We have seen so many examples of short-termism i.e. ‘a quick CI fix’ to an immediate problem, which both over-simplifies the problem, often to costly effect, and fails to take into account the more extensive corporate Lean needs. Problems such as an on-line vision issue, might meet with a response ‘bung a camera on the line, that’ll fix it.’ Then it’s often followed by a ‘search on-line’ to find either the cheapest camera or the cheapest vision system’s expert, or both. Then, when it doesn’t solve the problem, the cost simply becomes ‘added fat’.
Even when it works exactly as intended, the next CI initiative might be ‘let’s install an automated coding and labelling verification system’. Once this initiative starts, the CI manager quickly finds that the first on-line vision fix doesn’t integrate with the second requirement. Couple with this, a desire to solve the immediate problem as cheaply as possible, and the CI manager soon finds that he now has a dubious vision system and an on-line label verification that works (most of the time), but still no integrated visibility or traceability.
Having dealt separately with two serious aspects of risk management, the CI manager might then be encouraged to look for an automated OEE system to improve operational efficiency. If he is fortunate to find one, which links with the previous risk-averse initiatives, then it is unlikely to be the cheapest available. And so the search for integrated and effective information management continues. Sometimes, this piecemeal approach works well, but rarely turns out to be the most cost-effective in the long run.
To prevent this, the CI manager and the whole management team, from the CEO downwards, need a clear vision of the overall factory floor requirements, covering all aspects of risk, quality, compliance and efficiency. In effect, they need to set out their ‘roadmap’ that will eventually take them to their desired objective, Operational Excellence.

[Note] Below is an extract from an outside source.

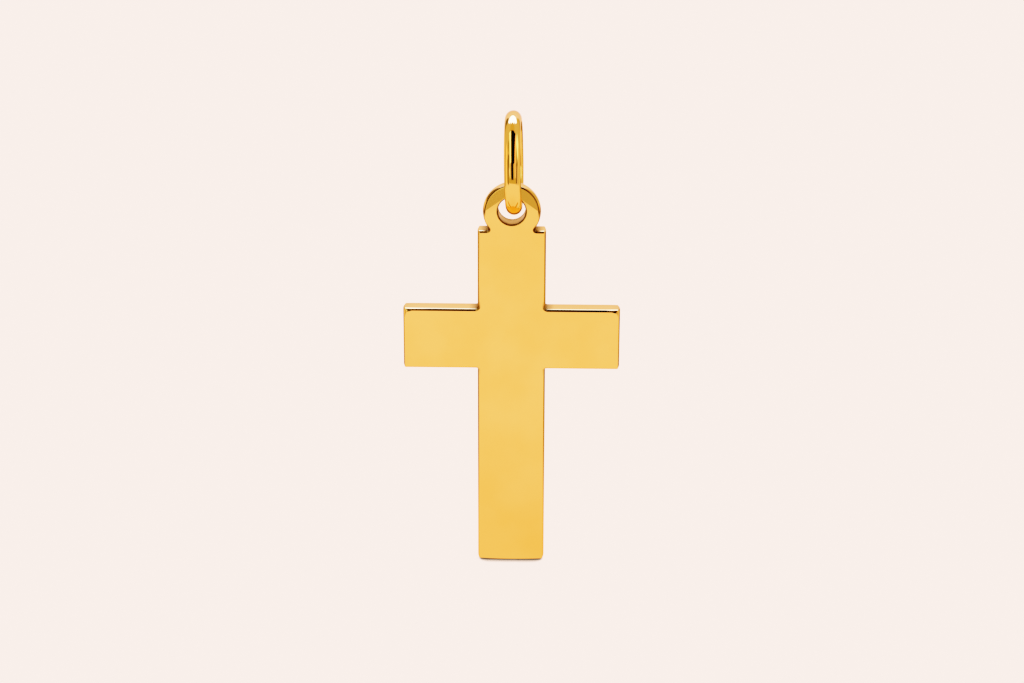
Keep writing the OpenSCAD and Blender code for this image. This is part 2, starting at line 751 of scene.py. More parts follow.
@dataclass
class CrossPlate:
    """The flat cross with the eyelet at its top.

    Lengths are in millimetres and angles in degrees. Edges are rounded over an edge_r, or over
    an edge_w as seen from the front and an edge_d of the thickness. Each line value says how dark
    the painted line along an upper edge or the foot is, from 0 to 1: painted dark reflection along
    the upper edges and painted contact shadow at the foot. line_from, line_full and line_to say
    where it lies by the surface's turn towards the front. The line along the crossbar's top starts
    short of both tips, over the spans of distances from the tip, and the eyelet's over a span of
    heights from its middle.
    """

    # Overall sizes
    upright_w: float = 3.75
    crossbar_h: float = 3.45
    upper_arm_h: float = 4.55
    metal_t: float = 1.13
    # Crowned sides and rounded edges
    side_crown: float = 0.10
    top_crown: float = 0.015
    eyelet_crown: float = 0.05
    edge_r: float = 0.10
    top_edge_w: float = 0.12
    top_edge_d: float = 0.20
    eyelet_edge_r: float = 0.085
    foot_edge_d: float = 0.14
    side_worn: float = 0.35
    # Painted dark lines along the upper edges and the foot, standing in for dark reflections and
    # contact shadow
    right_line: float = 1.0
    left_line: float = 0.8
    left_end_line: float = 0.35
    shoulder_line: float = 0.5
    eyelet_line: float = 0.95
    foot_line: float = 1.0
    line_from: float = 14.0
    line_full: float = 20.0
    line_to: float = 100.0
    foot_line_to: float = 45.0
    line_soft: float = 6.0
    right_line_start: Span = (0.45, 0.85)
    left_line_start: Span = (0.5, 1.0)
    left_line_full: Span = (1.0, 1.5)
    eyelet_line_start: Span = (-0.3, 0.1)
    # Corners
    outer_corner_r: float = 0.13
    soft_corner_r: float = 0.50
    top_rise: float = 0.03
    inner_corner_r: float = 0.13
    notch_r: float = 0.07
    foot_bow: float = 0.06
    # Eyelet, its hole and its slopes
    eyelet_r: float = 1.585
    eyelet_rise: float = 1.0
    hole_r: float = 0.757
    hole_lift: float = 0.12
    hole_edge_r: float = 0.085
    # Painted shade in the hole: a dark ring at each mouth and a darker wall between them
    mouth_shade: float = 1.0
    mouth_share: float = 0.25
    wall_end_shade: float = 0.9
    wall_shade: float = 0.55
    wall_shares: tuple[float, ...] = (0.0, 0.35, 0.7)
    slope_start: float = 0.10
    slope_tilt: float = 17.0
    slope_turn: float = 36.0
    crease_margin: float = 0.3
    # Fineness of the mesh
    corner_steps: int = 14
    eyelet_steps: int = 150
    hole_steps: int = 128
    crown_steps: int = 6
    edge_steps: int = 14
    meet_rounds: int = 12
    run_step: float = 0.35
    name: str = "cross_plate"

    def __post_init__(self) -> None:
        """Takes the cross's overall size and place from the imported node."""
        low, high = (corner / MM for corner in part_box("cross"))
        self.half_w = high.x
        self.half_u = self.upright_w / 2
        self.half_t = self.metal_t / 2
        self.foot_z = low.z
        self.eyelet_z = high.z - self.eyelet_r
        self.hole_z = self.eyelet_z + self.hole_lift
        self.shoulder_z = self.eyelet_z - self.eyelet_rise
        self.bar_top = self.shoulder_z - self.upper_arm_h
        self.bar_low = self.bar_top - self.crossbar_h
        self.bar_top += self.top_rise
        self.slope_fall = math.tan(math.radians(self.slope_tilt))
        turn = math.radians(self.slope_turn)
        self.slope_dir = (math.sin(turn), math.cos(turn))
        notch_dz = self.notch_r - self.eyelet_rise
        self.notch_x = math.sqrt((self.eyelet_r + self.notch_r) ** 2 - notch_dz ** 2)
        self.notch_end = math.degrees(math.atan2(notch_dz, self.notch_x))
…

To minimise the risk of costly problems and failed integration projects, the corporate vision must be geared to minimise wastage and to show a full payback within a predesignated period. The work to create this vision will often include, or even begin with, an input to output ‘value stream map’ of the entire factory floor process, so that all the areas of cost, wastage and potential performance improvement are clearly defined and measured. Then it’s necessary to put together a comprehensive performance improvement plan to minimise the wastage, the fat and to optimise operational efficiency. This takes time and effort and needs a good, preferably Lean Six Sigma trained, performance improvement systems integration partner.
The vision and road map in place, coupled with the right CI partner, the Lean journey can continue with confidence, as priorities and finances dictate/allow.
But how to find a good, knowledgeable partner? Choose one qualified in Lean Six Sigma, with a proven track record, who will share in your risk (payment by results).